Stelios Mygiakis

Personal information
- Born: 5 May 1952 (age 74) Rethymno, Greece
- Height: 1.67 m (5 ft 5+1⁄2 in)
- Weight: 62 kg (137 lb)

Sport
- Sport: Wrestling
- Event: Greco-Roman

Medal record
Men's Greco-Roman wrestling
Representing Greece
Olympic Games
| Gold medal – first place | 1980 Moscow | 62 kg |
European Championships
| Gold medal – first place | 1979 Bucharest | 62 kg |
Mediterranean Games
| Gold medal – first place | 1983 Casablanca | 62 kg |
| Silver medal – second place | 1975 Algiers | 62 kg |
| Silver medal – second place | 1979 Split | 62 kg |

= Stelios Mygiakis =

Greek Greco-Roman wrestler

Stelios Mygiakis (Στυλιανός Μυγιάκης, born 5 May 1952) is a Greek former Greco-Roman wrestler. He won an Olympic gold medal and is the first Greek to become an Olympic Champion in wrestling. Mygiakis also won a gold medal at both the European Wrestling Championships and Mediterranean Games. He was named the 1980 Greek Male Athlete of the Year.

In 1971 Mygiakis became Greek champion, was used in the featherweight division and, for the first time, participated in an international championship, the World Cup in Sofia. There Mygiakis, who was only 19 years old, lost both fights. In the 1972 European Championship in Katowice he had three wins and achieved sixth place. At the Olympic Games in Munich in 1972 he had three wins again, including one over the Soviet favorite, Jemal Megrelischwili, leading to a seventh-place finish.

Over the next six years Mygiakis entered almost every European and World championship but never managed to win a medal. His best results were fourth place at the World Cup 1974 in Katowice, fifth place at the World Cup 1978 in Mexico City and sixth place at the European Championship 1975 in Ludwigshafen am Rhein, each as a featherweight. In all these international championships the top competitors, almost without exception, came from the Eastern Bloc countries.

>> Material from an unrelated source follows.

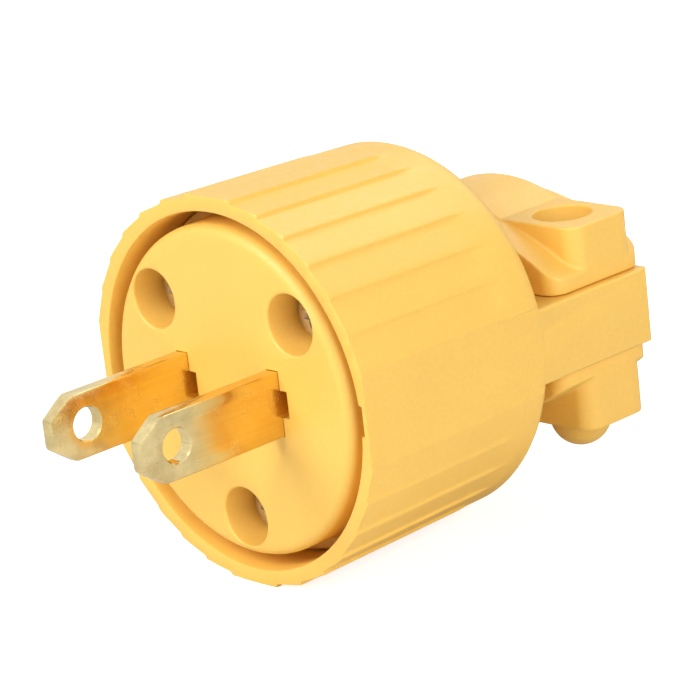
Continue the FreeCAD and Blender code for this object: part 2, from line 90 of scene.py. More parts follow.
# ---------------------------------------------------------------- finishes
class Nodes:
    """Short hand for building one node material."""

    def __init__(self, name: str) -> None:
        """Start an empty material with one principled shader.

        Args:
            name: the material's name.
        """
        self.material = bpy.data.materials.new(name)
        self.material.use_nodes = True
        self.tree = self.material.node_tree
        self.tree.nodes.clear()
        self.output = self.add("ShaderNodeOutputMaterial")
        self.shader = self.add("ShaderNodeBsdfPrincipled")
        self.link(self.shader.outputs["BSDF"], self.output.inputs["Surface"])
        self.place = self.add("ShaderNodeTexCoord").outputs["Object"]

    def add(self, kind: str) -> bpy.types.Node:
        """Add a node of that kind and return it."""
        return self.tree.nodes.new(kind)

    def link(self, start: Socket, end: Socket) -> None:
        """Join an output to an input."""
        self.tree.links.new(start, end)

    def fixed(self, **values: object) -> None:
        """Set plain values on the shader's own sockets.

        Args:
            values: socket names, with underscores for spaces, and their values.
        """
        for word, value in values.items():
            self.shader.inputs[word.replace("_", " ")].default_value = value

    def stretched(self, scale: tuple[float, float, float]) -> Socket:
        """Return object coordinates scaled apart along each axis.

        Args:
            scale: the factor along X, Y and Z.

        Returns:
            The coordinates' socket.
        """
        mapping = self.add("ShaderNodeMapping")
        mapping.inputs["Scale"].default_value = scale
        self.link(self.place, mapping.inputs["Vector"])
        return mapping.outputs["Vector"]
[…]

In 1979, Mygiakis made a breakthrough. At the European Championships in Bucharest, although he lost in the second round against the Soviet wrestler Boris Kramarenko, thanks to three wins over the Turk Metin Eser, the Pole Kazimierz Lipień and Hungarian István Tóth, and fact that Kramarenko lost to Toth, he became the European champions.

The climax of Migiakis's career was the 1980 Olympic Games in Moscow. He beat, among others, Lipień and Tóth again, as well as Kramarenko, and was Olympic champion in spite of a double defeat against Lars Malmkvist from Sweden.

After the Olympics, Migiakis, who had also been the Greek featherweight champion eight times, ended his career as an active wrestler.

==Olympics==
Mygiakis competed at the 1980 Summer Olympics in Moscow and won a gold medal in Greco-Roman wrestling, the featherweight class.